Salary guarantees: $103.3 million to eight players: C Russell Martin, $20 million; SS Troy Tulowitzki, $20 million; 3B Josh Donaldson, $17 million; RHP Marco Estrada, $14.5 million; LHP Francisco Liriano, $13.667 million; LHP J.A. Happ, $13 million; 1B Justin Smoak, $4.125 million; OF Melvin Upton Jr., $1 million (San Diego covers the rest of his $17.05 million salary).
Strengths: The Blue Jays led the AL with a 3.78 ERA, just ahead of Cleveland’s 3.84, and were tops in rotation ERA at 3.64, a half-run better than the AL champions. At the plate, their 759 runs ranked fifth while they were third with 223 home runs and a .330 OBP. Donaldson, Tulowitzki, Martin and Travis are four players you can build a lineup around.
Weaknesses: The Blue Jays’ batting average of .248 ranked 12th in the league and combined with a .249 average with runners in scoring position and a slugging percentage of .426 that was only seventh, is a major reason why their offence was so feast or famine. Further complicating things is that Saunders was the only left-handed bat to play consistently all year, making them very susceptible to right-handers with good fastball command and a decent slider. Though it improved over the course of the year, their bullpen ERA of 4.11 ranked 12th in the AL. Their 22 blown saves were fourth most in the AL.
Starting Pitchers: Aaron Sanchez, Happ, Estrada, Stroman and Liriano return next year and form the foundation of a contender. They’re the team’s major strength for 2017. “Every game is certainly different, because their styles are so drastically different,” Cleveland manager Terry Francona said of the Blue Jays starters. “They’re really good and people don’t talk about it very much, because it’s fun to talk about the home runs and everything. And, I get it, but their pitching is really good.”
The main issue is building up depth behind that group. Joe Biagini, the Rule 5 pick who became an integral setup man, could be stretched out to provide some of that depth. Top prospects Sean Reid-Foley and Conner Greene touched double-A, but can’t be relied upon to contribute in a pinch.
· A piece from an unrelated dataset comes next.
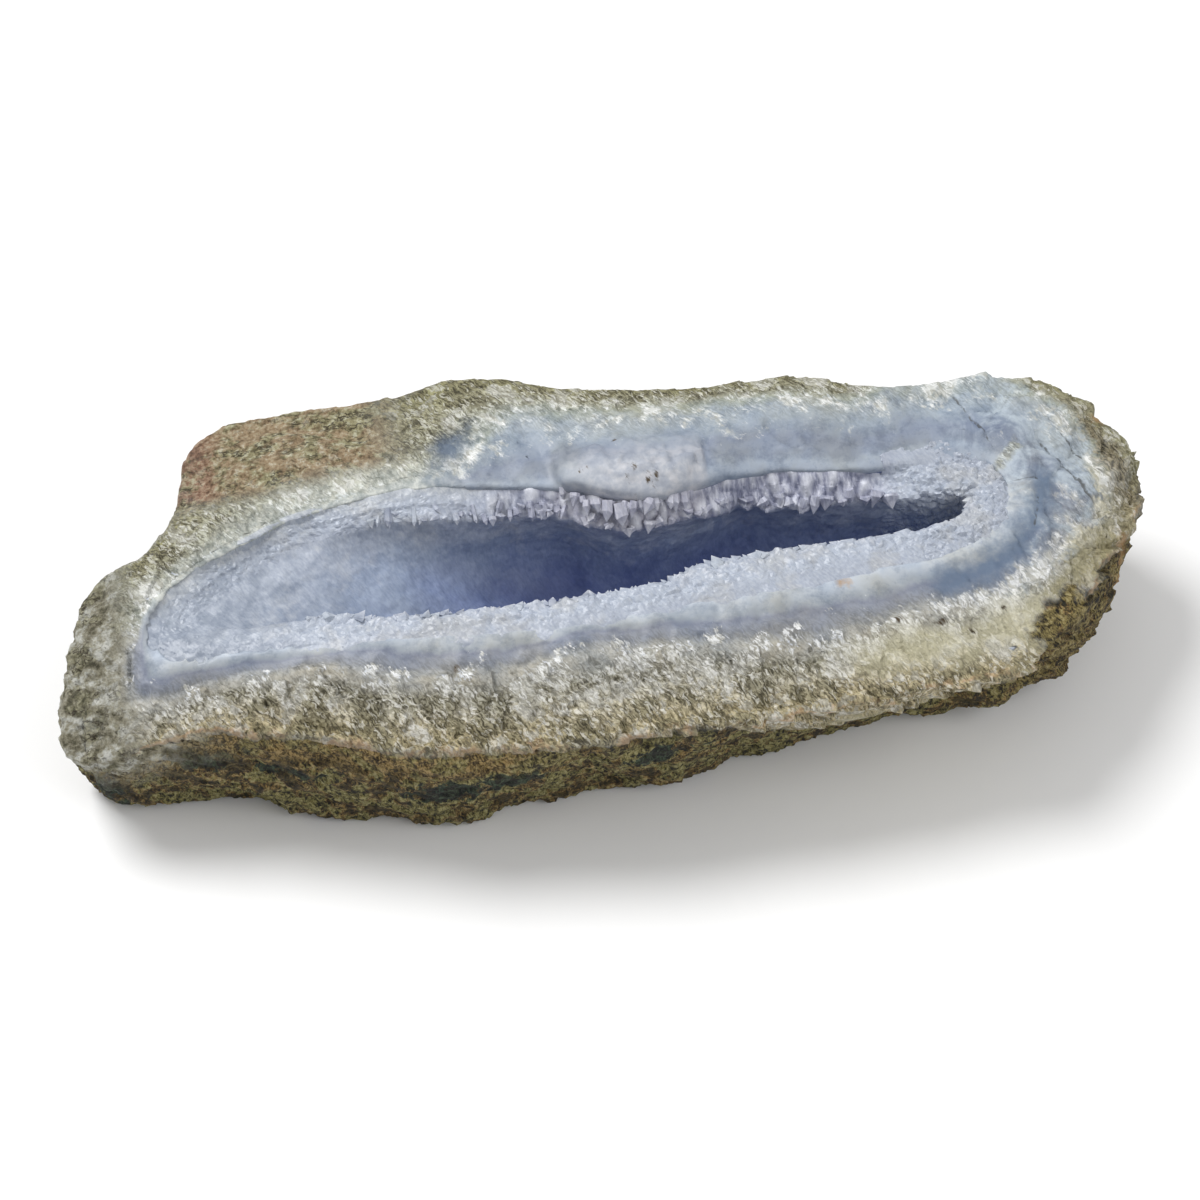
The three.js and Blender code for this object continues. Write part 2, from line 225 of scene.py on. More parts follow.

Relief Pitchers: Roberto Osuna is an all-star calibre closer still a year away from arbitration, but he needs more support. Grilli should be back but Joe Biagini may be pulled away from a relief role, thinning a bullpen likely to lose lefty Brett Cecil and Joaquin Benoit. The lack of lefty depth may lead to Aaron Loup being kept around but help is needed on that front.
Rookies Danny Barnes and Matt Dermody got brief September looks and may factor. Chris Smith, a flame-throwing righty, was added to the 40-man roster in September after Benoit tore his calf, and while he didn’t pitch, one player said he was very excited to see him on the mound. Still, external fortifications will be needed.
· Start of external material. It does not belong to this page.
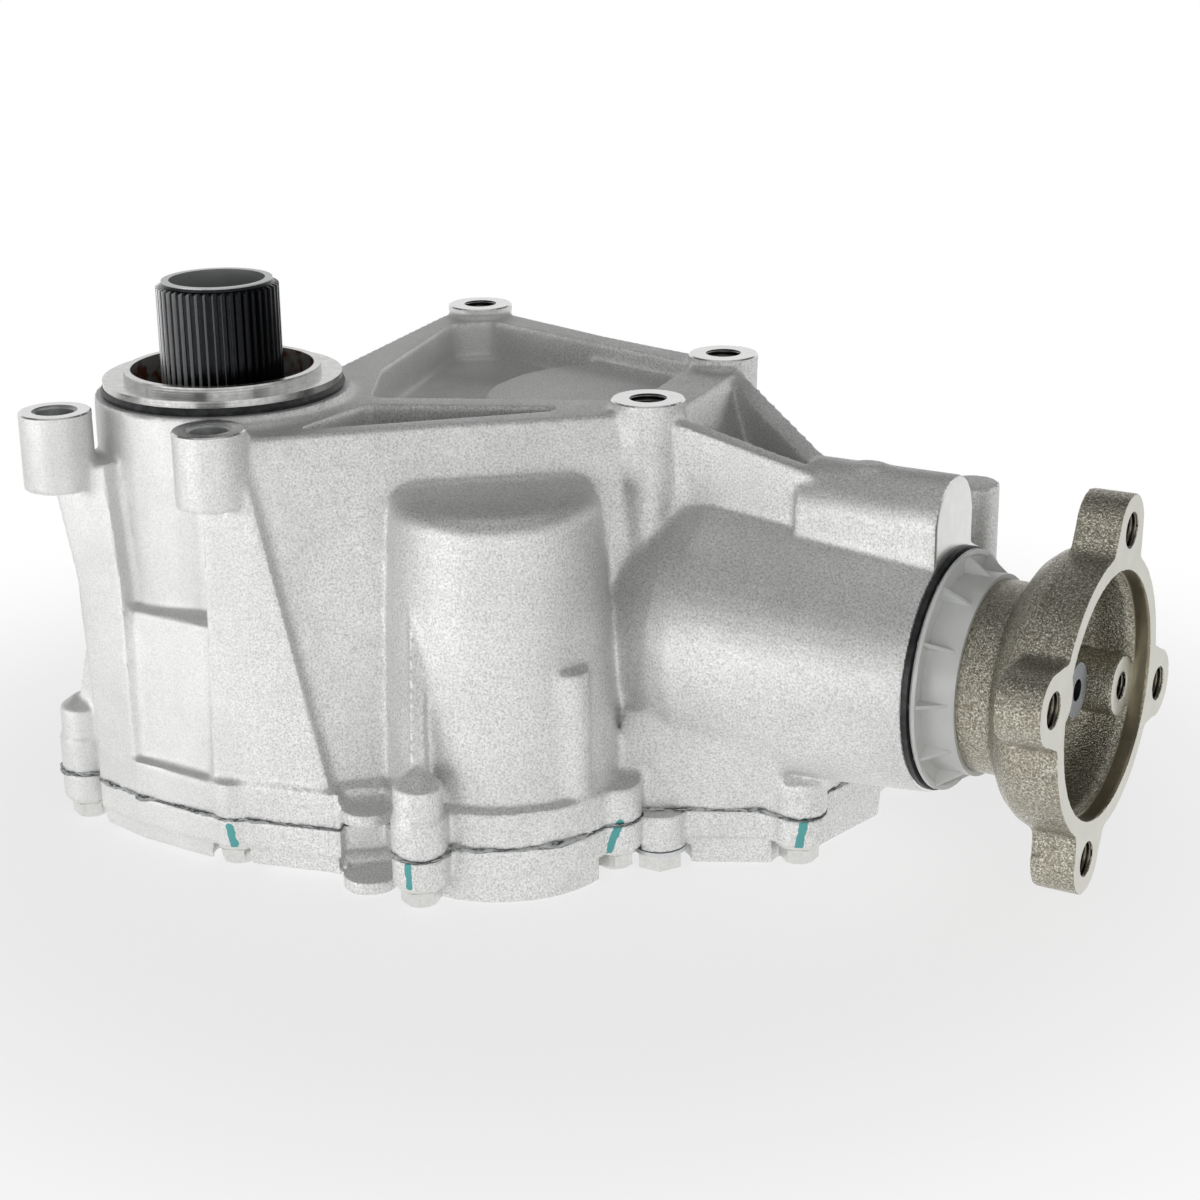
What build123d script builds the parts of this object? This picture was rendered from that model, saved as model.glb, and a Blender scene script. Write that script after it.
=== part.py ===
from build123d import *
from math import acos, atan2, cos, degrees, hypot, pi, radians, sin, sqrt, tan
import os

# Transfer case of a front-engined car with drive to all four wheels.
# It bolts to the gearbox with its input shaft and turns the drive through a right angle.
# Origin: on the input axis, in the plane of the five mounting bosses.
# +Z runs along the input shaft towards the gearbox, +X towards the output flange.
# All sizes are in millimetres.

UP = (Align.CENTER, Align.CENTER, Align.MIN)

# Clearances
TURN_GAP = 0.4          # between a turning piece and a still one
SLIDE_GAP = 0.05        # radial gap of a running fit
BOLT_GAP = 0.3          # radial gap of a bolt in its hole
SEAL_GAP = 0.3          # between a seal's lip and its shaft
PRESS_GAP = 0.02        # radial gap of a fixed fit

# Heights
RIM_TOP = -4.0          # top of the ribs between the bosses
POCKET_FLOOR = -20.0    # floor of the large pocket
WEDGE_FLOOR = -26.0     # floor of the narrow pocket behind the front rib
PLATEAU_TOP = -12.0     # round raised pad in the large pocket
SEAM = -136.0           # joint face between case and cover
SEALANT = 0.5           # thickness of the sealant in the joint
CASE_FLANGE = 13.0      # bolting flange of the case
COVER_FLANGE = 10.0     # bolting flange of the cover
COVER_DEPTH = 21.0      # cover below the joint face
FLOOR_WALL = 6.0        # floor of the cover
WALL = 7.0              # wall of case and cover
ROOF_WALL = 8.0         # roof of the case below the pockets
RIB = 7.5               # width of the ribs round the pockets

# Mounting bosses: x, y, outer radius, hole radius, depth of the lug
BOSS_A = (-30.3, -53.4, 12.4, 7.75, 27.0)
BOSS_B = (33.0, -48.3, 12.4, 7.75, 26.0)
BOSS_C = (0.5, 163.8, 12.9, 6.5, 40.0)
BOSS_D = (131.0, 129.9, 12.9, 6.5, 40.0)
BOSS_E = (140.4, 56.6, 12.9, 6.5, 40.0)
BOSS_HOLE_DEPTH = 30.0
BOSS_LEG_FOOT = (146.5, 43.0, -66.0)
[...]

Catcher: Martin was a beast behind the plate, finishing second in the AL with 1,069 innings during the regular season before tacking on 82 more in the playoffs. Making it even more impressive is that he spent the last three months of the season playing hurt and handling a stuff-heavy staff. But it’s clear adding a competent backup to ease his workload will only make him more effective.
“Maybe it was a little bit of survival mode for me the last little bit, just my knee, man, from the incident in the freaking sauna,” Martin says, referencing his July fall. “That was something that just lingered, but that’s not something that affects my swing, something that affects me throwing to the bases. It was more just running and running isn’t a huge part of my game anymore. But injuries are a part of the game, I’ve battled through some injuries the last three, four years. There are no excuses.”
With Dickey bound for the open market, the Blue Jays will have more freedom since their backup won’t need to handle the knuckleball. That means Thole won’t be back while they may seek a backup with stronger defensive credentials than Navarro.
Infield: The Blue Jays are set at second, shortstop and third base with Travis, Tulowitzki and Donaldson but replacing Encarnacion’s offence will be a very tall task. Smoak is under contract after being extended through 2018, but at minimum a right-handed platoon complement will be needed to augment the offence.
First-base prospect Rowdy Tellez is rolling through the system and could very well debut at some point next year. Darwin Barney and Ryan Goins, meanwhile, provide plus defence off the bench.
Outfield: This is where the Blue Jays’ heaviest lifting looms with Jose Bautista and Michael Saunders headed to the open market. Kevin Pillar returns with Upton Jr., and Carrera, while Dalton Pompey offers a potential option after a season of progress at triple-A Buffalo.
No one there is going to cover the lost production from Bautista and Saunders, but it’s in those spots where the Blue Jays are likeliest to achieve their goal of becoming faster, more athletic and more left-handed.